▸ What you should do: Exactly repeat the lines starting at the one that holds "placed() upper_flower([-13.4, 2.64]);" and ending at the one that holds "cad_parts[obj.name] = obj". Both end lines count; leave out everything else.

▸ Data shown:

● ● ● ●

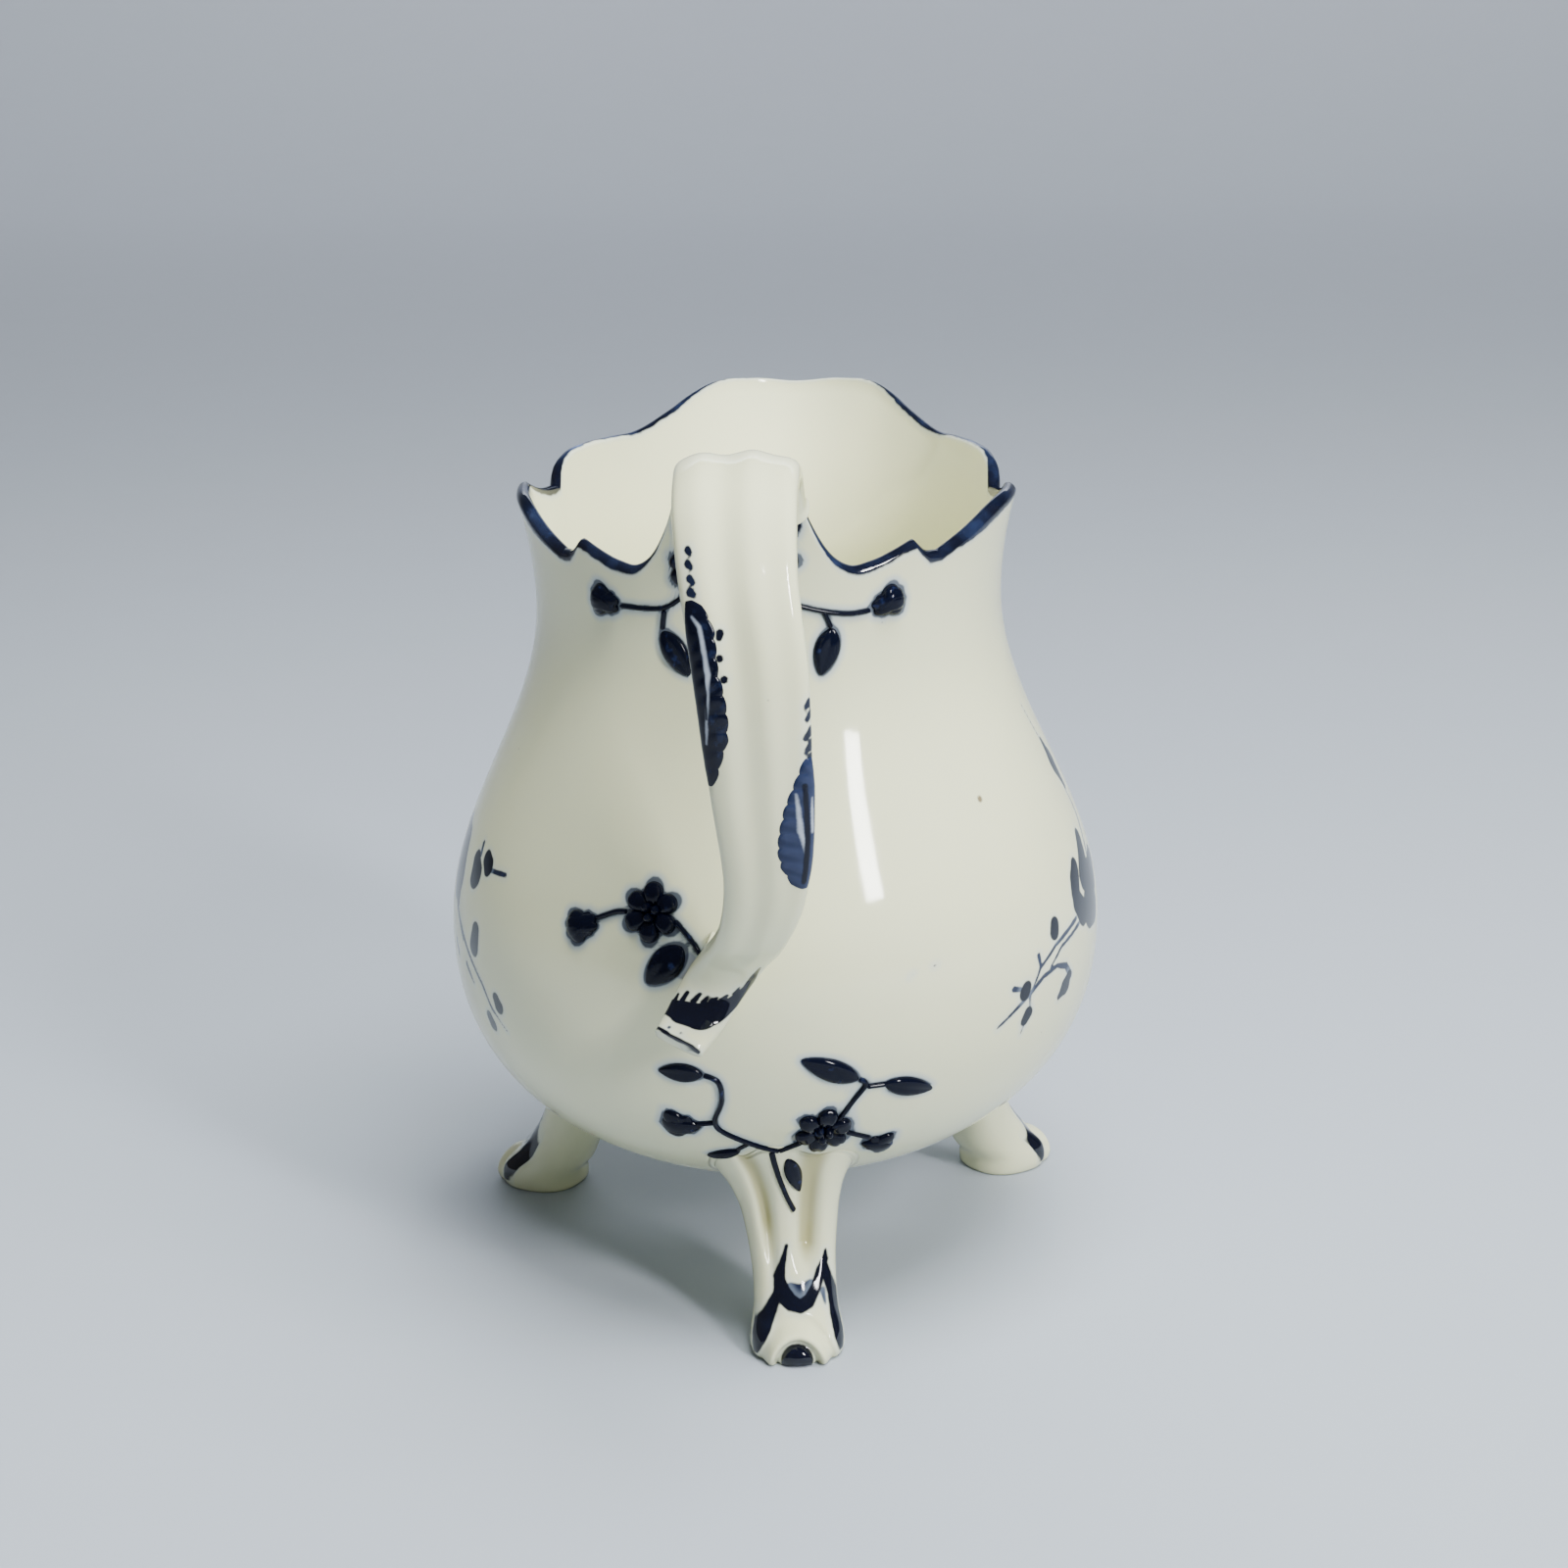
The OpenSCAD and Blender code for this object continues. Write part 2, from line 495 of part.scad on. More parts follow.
// Sprays beside the top of the handle, as places [angle, level]
UPPER_LEFT_STEMS = [
  [[-9.5, 2.45], [-15, 2.39], [-21, 2.27], [-31.8, 2.25]],
  [[-20.3, 2.22], [-21, 2.08]]
];
UPPER_RIGHT_STEMS = [
  [[9, 2.34], [16, 2.26], [23, 2.21], [27.8, 2.22]],
  [[17, 2.2], [18.6, 2.1]]
];
function placed_at(P) = [for (p = P) [p.x, level(p.y)]];
module upper_stems(S) {
  color(cobalt) clay([for (s = S) stem(placed_at(s), 2 * len(s) + 1)]);
}
module upper_leaf(p, q) {
  color(cobalt) clay([leaf([p.x, level(p.y)], [q.x, level(q.y)], 3.3)]);
}
module upper_buds(p, q) {
  color(cobalt)
    clay([flower([p.x, level(p.y)], 2.3, 3, 90, 1, flower_h, bud_sides),
          flower([q.x, level(q.y)], 1.4, 3, 30, 1, flower_h * 0.6, bud_sides)]);
}
module upper_flower(p) {
  color(cobalt) clay([flower([p.x, level(p.y)], 2.6, 5, 0, 1, flower_h)]);
}

// Spray beside the lower end of the handle
module handle_spray_stems() {
  color(cobalt)
    clay([stem([[-27.2, level(1.25)], [-24, level(1.27)], [-22.4, level(1.275)]], 3),
          stem([[-12, level(1.26)], [-9.4, level(1.21)], [-8.6, level(1.19)]], 4)]);
}
module handle_spray_leaf() {
  color(cobalt) clay([leaf([-11.4, level(1.19)], [-17.2, level(1.09)], 4)]);
}
module handle_spray_bud() {
  color(cobalt) clay([flower([-30.2, level(1.22)], 2.5, 4, 0, 0.95, flower_h, bud_sides)]);
}
module handle_spray_flower() {
  color(cobalt) clay([flower([-17.2, level(1.28)], 3.6, 6, 30, 1, flower_h)]);
}

// The box of the whole jug is centred over the origin: the handle reaches back further than
// the belly or the lip reaches forward
strap_back = max([for (k = [0 : 60]) -on_strap(strap_end * k / 60, 90).y]);
lip_front = body_r(180 + mouth_turn, rim_z(180 + mouth_turn) - lip_wall / 2);
centre_y = (strap_back - max(belly_r, lip_front)) / 2;
module placed() {
  translate([0, centre_y, 0]) children();
}

// ---------------------------------------------------------------- pieces
placed() body();
placed() strap_handle();
placed() handle_pad();
placed() handle_scroll(-1, 4.05, 5.95, 9, 62);  // handle_scroll_left
placed() handle_scroll(1, 5.85, 7.2, 7, 70);  // handle_scroll_right
placed() foot(foot_turn);  // foot_front
placed() foot(foot_turn - 120);  // foot_left
placed() foot(foot_turn + 120);  // foot_right
placed() foot_spray_stems(foot_turn);  // front_spray_stems
placed() foot_spray_leaves(foot_turn);  // front_spray_leaves
placed() foot_spray_flower(foot_turn);  // front_spray_flower
placed() foot_spray_buds(foot_turn);  // front_spray_buds
placed() foot_spray_tail(foot_turn);  // front_spray_tail
placed() foot_spray_stems(foot_turn - 120);  // left_spray_stems
placed() foot_spray_leaves(foot_turn - 120);  // left_spray_leaves
placed() foot_spray_flower(foot_turn - 120);  // left_spray_flower
placed() foot_spray_buds(foot_turn - 120);  // left_spray_buds
placed() foot_spray_tail(foot_turn - 120);  // left_spray_tail
placed() foot_spray_stems(foot_turn + 120);  // right_spray_stems
placed() foot_spray_leaves(foot_turn + 120);  // right_spray_leaves
placed() foot_spray_flower(foot_turn + 120);  // right_spray_flower
placed() foot_spray_buds(foot_turn + 120);  // right_spray_buds
placed() foot_spray_tail(foot_turn + 120);  // right_spray_tail
placed() upper_stems(UPPER_LEFT_STEMS);  // upper_left_stems
placed() upper_leaf([-21, 2.04], [-14.4, 1.9]);  // upper_left_leaf
placed() upper_buds([-36.8, 2.27], [-13.8, 2.97]);  // upper_left_buds
placed() upper_flower([-13.4, 2.64]);  // upper_left_flower
placed() upper_stems(UPPER_RIGHT_STEMS);  // upper_right_stems
placed() upper_leaf([19.2, 2.07], [16, 1.9]);  // upper_right_leaf
placed() upper_buds([32.8, 2.27], [9.6, 3.04]);  // upper_right_buds
placed() upper_flower([6.5, 2.72]);  // upper_right_flower
placed() handle_spray_stems();
placed() handle_spray_leaf();
placed() handle_spray_bud();
placed() handle_spray_flower();
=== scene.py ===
# %% [markdown]
# # Porcelain cream jug
# A small footed jug with a scalloped rim. It is cast in white porcelain, sprigs of rolled
# and pressed clay are stuck on, cobalt blue is brushed over the sprigs, the rim and the
# feet, and one clear glaze covers everything. The CAD model gives the size and the place
# of every piece. This script makes the same pieces again with fine, smooth meshes and gives
# them their glaze and paint.
#
# Lengths below are millimetres, as a potter would give them; they become metres only when a
# mesh is made.

# %% Load the frame
import json
import bpy
import numpy as np
from mathutils import Matrix, Vector

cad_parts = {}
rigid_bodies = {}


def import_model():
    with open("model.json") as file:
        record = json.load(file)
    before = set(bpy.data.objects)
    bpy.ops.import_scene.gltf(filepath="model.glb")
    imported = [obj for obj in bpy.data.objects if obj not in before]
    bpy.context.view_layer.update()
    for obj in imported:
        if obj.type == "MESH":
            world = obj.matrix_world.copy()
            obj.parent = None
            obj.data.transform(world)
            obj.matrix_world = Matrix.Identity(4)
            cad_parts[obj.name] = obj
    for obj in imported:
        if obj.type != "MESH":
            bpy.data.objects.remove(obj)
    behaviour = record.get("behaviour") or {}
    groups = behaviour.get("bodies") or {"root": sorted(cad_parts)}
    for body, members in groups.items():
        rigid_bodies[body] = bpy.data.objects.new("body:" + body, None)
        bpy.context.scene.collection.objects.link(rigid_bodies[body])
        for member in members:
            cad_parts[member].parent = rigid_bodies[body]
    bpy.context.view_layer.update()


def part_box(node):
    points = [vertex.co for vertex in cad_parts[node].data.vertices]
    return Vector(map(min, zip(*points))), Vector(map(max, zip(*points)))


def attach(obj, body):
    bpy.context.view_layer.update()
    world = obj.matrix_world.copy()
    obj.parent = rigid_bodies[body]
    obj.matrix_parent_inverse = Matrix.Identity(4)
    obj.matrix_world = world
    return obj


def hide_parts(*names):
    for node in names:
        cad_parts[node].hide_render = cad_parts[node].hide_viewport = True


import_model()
MM = 0.001

# %% [markdown]
# ## Sizes
# The sizes are those of the CAD model. Angles are in degrees round the upright axis: the
# handle is at 0, the right side seen from the handle at 90 and the pouring lip at 180.
# The axis of the body isn't the middle of the whole jug, because the handle reaches further
# back than the lip reaches forward, so the axis is found from the box of the body.

# %% Sizes of the jug
BELLY_R, BELLY_Z = 44.5, 47.5
NECK_R, NECK_Z = 31.2, 93.0
MOUTH_R, MOUTH_Z = 33.0, 107.5
BOTTOM_Z, WALL, LIP_WALL = 13.6, 2.6, 1.8
BOWL_ACROSS, BOWL_UP = 2.2, 2.3
FLARE_Z, FLARE_RISE = 83.9, 27.0
MOUTH_TURN, FOOT_TURN = -2.0, 7.0
AXIS_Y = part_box("body")[0].y / MM + BELLY_R
TURN = np.pi / 180
print("axis of the body at y =", round(AXIS_Y, 2), "mm")

# %% [markdown]
# ## Curves
# A potter works to a profile. Here a profile is a short list of points, and two kinds of
# curve run through such a list: one gives a height for each angle, the other a path in
# space. Both are worked out for whole arrays at once.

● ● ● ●

▸ Full response:
placed() upper_flower([-13.4, 2.64]);  // upper_left_flower
placed() upper_stems(UPPER_RIGHT_STEMS);  // upper_right_stems
placed() upper_leaf([19.2, 2.07], [16, 1.9]);  // upper_right_leaf
placed() upper_buds([32.8, 2.27], [9.6, 3.04]);  // upper_right_buds
placed() upper_flower([6.5, 2.72]);  // upper_right_flower
placed() handle_spray_stems();
placed() handle_spray_leaf();
placed() handle_spray_bud();
placed() handle_spray_flower();
=== scene.py ===
# %% [markdown]
# # Porcelain cream jug
# A small footed jug with a scalloped rim. It is cast in white porcelain, sprigs of rolled
# and pressed clay are stuck on, cobalt blue is brushed over the sprigs, the rim and the
# feet, and one clear glaze covers everything. The CAD model gives the size and the place
# of every piece. This script makes the same pieces again with fine, smooth meshes and gives
# them their glaze and paint.
#
# Lengths below are millimetres, as a potter would give them; they become metres only when a
# mesh is made.

# %% Load the frame
import json
import bpy
import numpy as np
from mathutils import Matrix, Vector

cad_parts = {}
rigid_bodies = {}


def import_model():
    with open("model.json") as file:
        record = json.load(file)
    before = set(bpy.data.objects)
    bpy.ops.import_scene.gltf(filepath="model.glb")
    imported = [obj for obj in bpy.data.objects if obj not in before]
    bpy.context.view_layer.update()
    for obj in imported:
        if obj.type == "MESH":
            world = obj.matrix_world.copy()
            obj.parent = None
            obj.data.transform(world)
            obj.matrix_world = Matrix.Identity(4)
            cad_parts[obj.name] = obj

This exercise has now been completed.